Given that I’ve been blogging for about a microsecond, I feel a little presumptuous in posting my answers to this survey. But I am indeed a Unitarian Universalist, indeed a blogger, and indeed one who blogs on topics relevant to Unitarian Universalism. So despite my blogger babyhood, I post my answers here:
- Why do you blog? What goals do you have for your blog?
I am blogging, in part, to begin and continue conversations about religious and spiritual identity, practice, and belief. I want to start the process of looking around my life, mind, and heart, and considering how to share my observations with others. Mostly, I hope to generate discussion.
- Who is your intended audience?
Thoughtful people interested in spiritual and religious experience.
- Who owns your blog? Does it belong to you as individual or to your congregation or other organization?
- How frequently do you post?
I’m shooting for a couple of times a week.
- What is the tone of your blog?
So far, it is sometimes heady, sometimes earthy, sometimes straight from the heart, and sometimes some combination. I’ve only just started in the last couple of weeks, so I think I’m still finding my blogging voice.
- What steps do you take to make sure that your blog is a safe space, both for you and for other participants? Do you have a code of conduct?
I’m considering this now. I have a semi-moderated comments policy, in which posters’ comments are moderated the first time they post. I also encourage commenters to keep in mind the guidelines of truth, kindness, respect, and inspiration.
- What kinds of boundaries do you observe around confidentiality?
I have identified my church, but I do not identify other individual people in my life. I do identify Julie, later called “My Lovely Wife.” Certainly, people who were out to identify everyone in my blog could probably do that research. If I’m going to mention anyone in any kind of identifying way, I ask their permission.
- How do you respond to comments and email from readers?
At this point, given that I’m baby blogger, this hasn’t been much of an issue. So far, everyone who’s commented is someone I know. I have responded to comments with comments and to emails with emails.
- What are the most challenging aspects of blogging in your experience?
Being brave enough to consider that what I think, observe, and practice is appropriate to share with others.
- What are the most rewarding aspects of blogging in your experience?
Hearing from others, whether in comments, in person, or in other venues. Continuing conversation.
- What advice would you give to Unitarian Universalists who are new to blogging and want to get started?

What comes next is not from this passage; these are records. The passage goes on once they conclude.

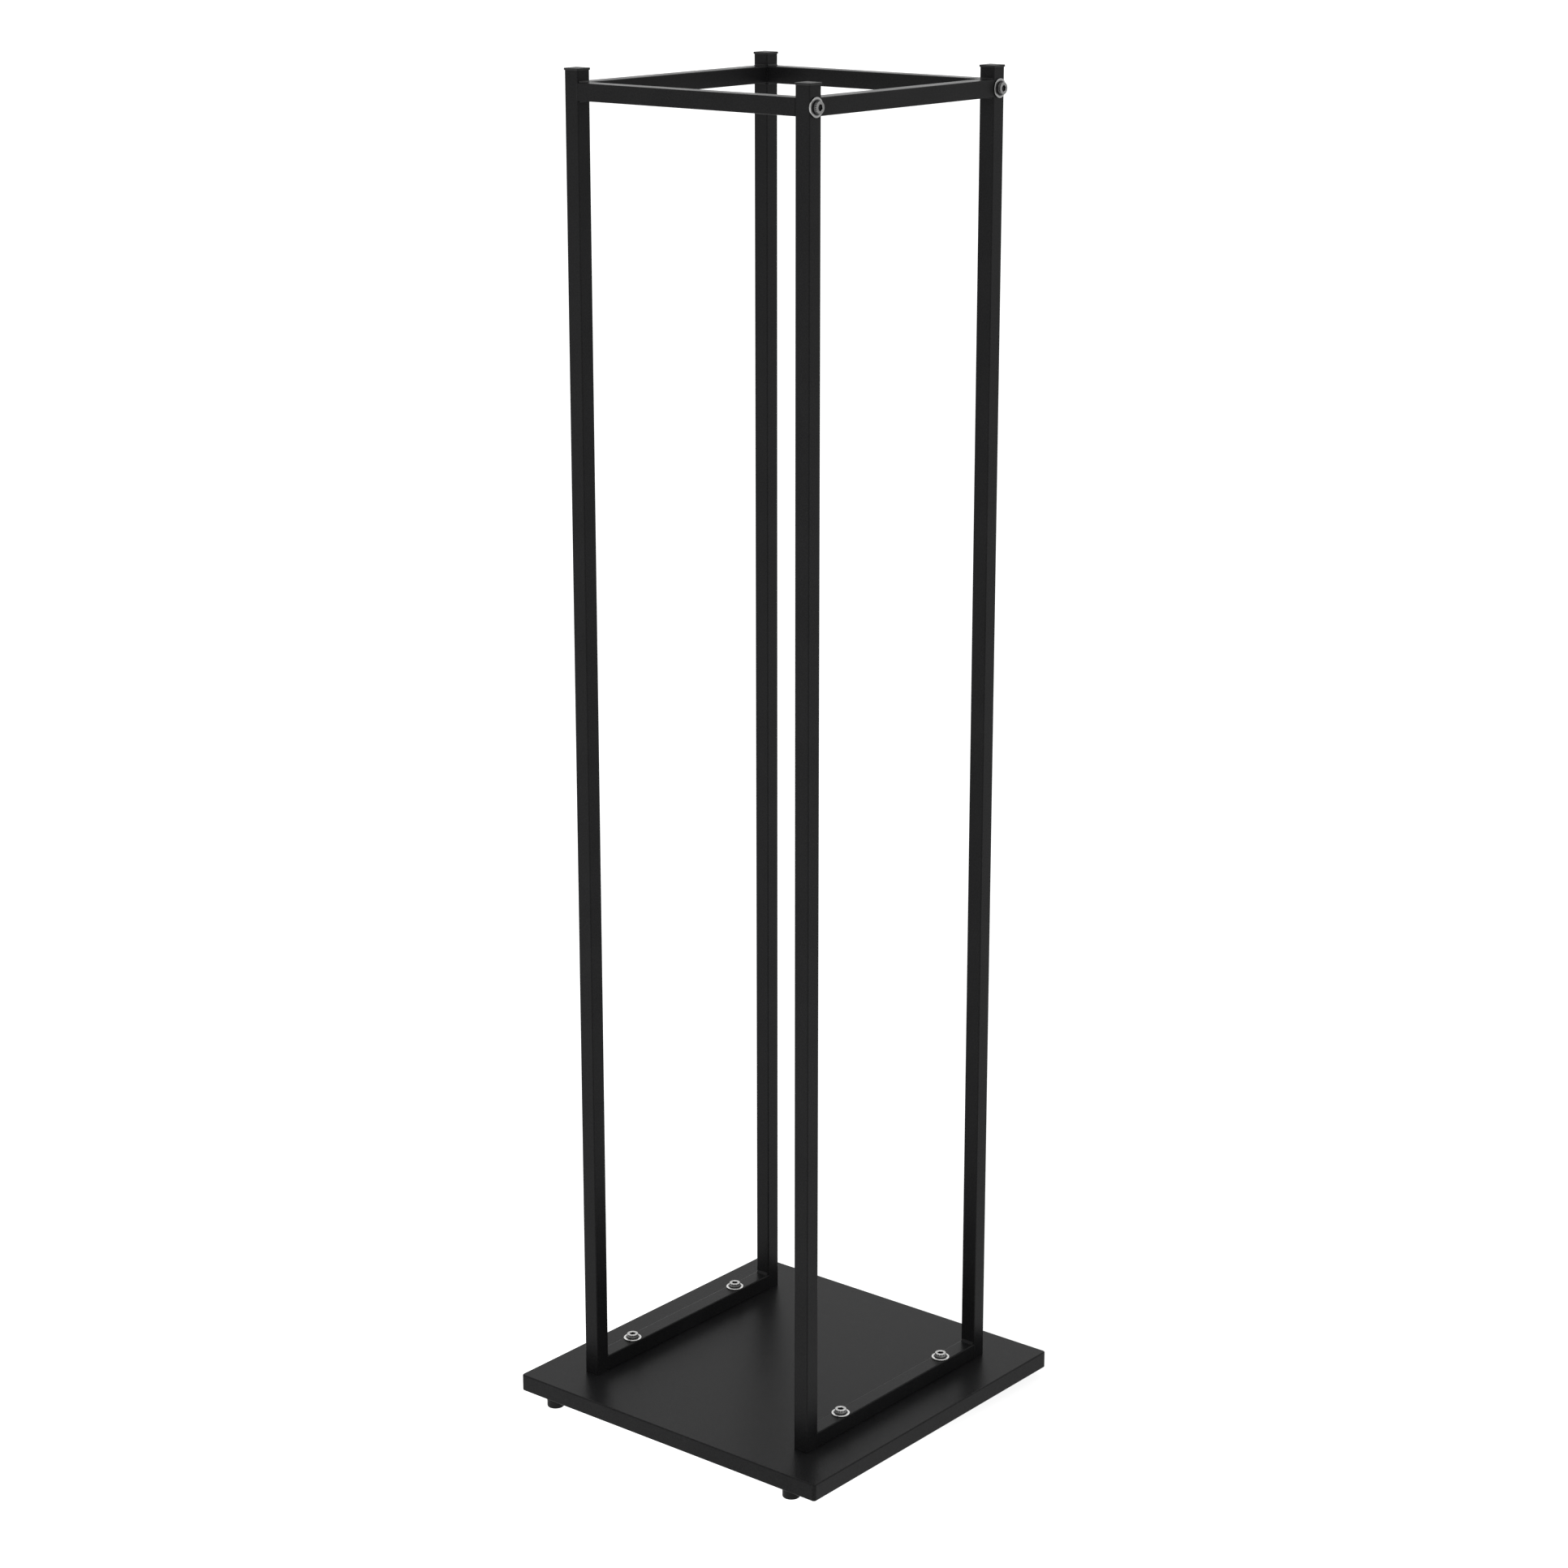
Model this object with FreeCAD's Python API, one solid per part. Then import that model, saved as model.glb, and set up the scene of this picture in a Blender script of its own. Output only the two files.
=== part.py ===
"""Indoor firewood rack: four square-tube posts on a folded sheet-steel base.

Origin: centre of the footprint on the floor.  +X runs along the front crossbar,
+Y to the rear, +Z up.  All sizes in millimetres.

Two welded side frames (posts, bottom rail, top rail) stand on the base tray and
are bolted down through their bottom rails.  A front and a rear crossbar tie the
side frames together at the top: they are welded to the left posts and held by
screws through the right posts.
"""
import FreeCAD
import Part
import math
import os

# ---- square tube and the frame made from it
TUBE = 15.0            # outside width of the square tube
TUBE_WALL = 1.5        # wall of the tube
TUBE_R = 1.0           # outside corner radius of the tube
FRAME_X = 265.0        # frame, outside to outside, along X
FRAME_Y = 265.0        # frame, outside to outside, along Y
RAIL_TOP_H = 1185.0    # top of the upper rails above the base
POST_PROUD = 10.0      # posts stand this far above the upper rails

# ---- base tray, folded from sheet
BASE_X = 350.0         # width of the tray
BASE_Y = 350.0         # depth of the tray
BASE_H = 16.0          # height of the folded edge
SHEET = 1.5            # sheet thickness
BASE_CORNER_R = 3.0    # vertical corner radius
BASE_EDGE_R = 1.2      # outside radius of the folds
RETURN_W = 24.0        # inward return flange, outer face to inner lip
MITRE_SLIT = 0.8       # open slit between the return flanges at the corners

# ---- screws that hold the frame
BOLT_D = 6.0           # thread, M6
BOLT_CLEAR = 0.6       # clearance hole minus thread diameter
HEAD_D = 10.5          # cylindrical head
HEAD_H = 3.8           # head height
HEAD_BEVEL = 0.6       # bevel round the top of the head
SOCKET_AF = 5.0        # hexagon socket across flats
SOCKET_DEPTH = 2.3     # hexagon socket depth
SHANK_TIP = 0.6        # bevel at the tip of the thread
WASHER_D = 16.5        # large washer outside diameter
WASHER_T = 1.6         # washer thickness
WASHER_CLEAR = 0.4     # washer bore minus thread diameter
NUT_AF = 10.0          # M6 nut across flats
NUT_H = 5.0            # M6 nut height
BASE_BOLT_SPAN = 150.0  # spacing of the two screws in each bottom rail
BASE_BOLT_L = 25.0     # thread length under the head
TOP_BOLT_L = 30.0      # thread length under the head

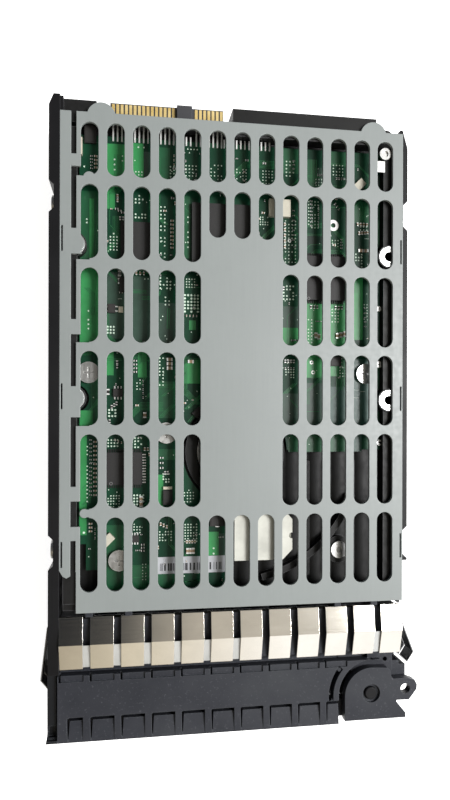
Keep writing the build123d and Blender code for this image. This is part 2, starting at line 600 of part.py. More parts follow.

I’m not in any position to give advice at this juncture.
- How do you evaluate the success of your blog? What have been your most successful blog posts or series?
On one hand, I evaluate them by the way I felt posting them, and what I think as I reread them. Of course, it’s also nice to have my goal met—for there to be significant conversation around a post.
- What do you wish you had done differently in your blogging?
I wish that my site were more spiffy. It will be, but at this point, it’s just a template. I’ll learn more lessons as I go, and some of those lessons will be about what I wish I had done.
- What other online tools do you use to promote your blog? (i.e. social networking sites, Twitter, social bookmarking tools, etc.)
Facebook and personal emails.
- Do you use an Really Simple Syndication (RSS) feed? How many subscribers do you have?
Yes. I don’t know.
- Do you track site traffic? How many unique visitors do you have per day (on average)?
Oh, I’m sure I have nearly zero. And no, I don’t track visitors, at least not yet.
- Do you find Unitarian Universalist Association resources helpful to you as a blogger?
I do, though I haven’t taken nearly as much advantage of them as I will, I’m sure.
- Please write any additional comments or suggestions.
I am excited to become part of the UU blogosphere. As a new seminarian, spiritual traveler, and grateful Unitarian Universalist, I hope to have many wonderful conversations about those things most important to me: The spiritual life, social and environmental justice, identity, practice (both communal and individual), and religion writ large.